= Sharafbonu Pulodova =

Sharafbonu Pulodova (born 2 January 1933) is a Tajikistani philologist, Indologist, and Orientalist.

Born into a scholarly family in Khujand, Pulodova received her early education in schools in Tajikistan before graduating from the Khujand Pedagogical School in 1955, taking a degree in philology. She remained at the same school as an instructor in the Department of Languages and Literature; from 1955 until 1956 she was a lecturer, and from 1956 until 1958 she was a teacher. In the latter year she matriculated at the Institute of Oriental Studies at the USSR Academy of Science, where she remained until 1962, working in the division of philology. She defended her thesis, The Importance of the Works of Mirza Ghalib in the Formation of Contemporary Urdu Prose, in 1963. Pulodova began working at the Orientalist Institute of the Tajikistan Academy of Sciences in 1961, continuing her association with the organization first as a Junior, and later Senior, Scientific Worker.

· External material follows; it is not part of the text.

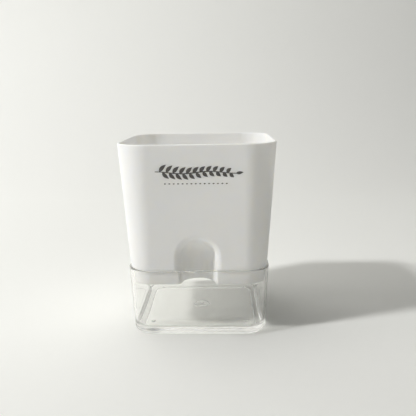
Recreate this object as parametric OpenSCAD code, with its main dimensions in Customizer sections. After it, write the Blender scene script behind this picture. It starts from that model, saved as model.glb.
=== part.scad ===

Her field of interest was relations between India and Pakistan. In 1993 she left to join the World Economy Research Center, dealing with the academy's international relations; she was in this post until 2000, when she moved to the newly formed Institute of Oriental and Written Heritage at the same body. Among her writings are Mirza Ghalib's Urdu Letters (1966); In Friendship's Path (1991); and Collected Persian Poems of Muhammad Iqbal (1997).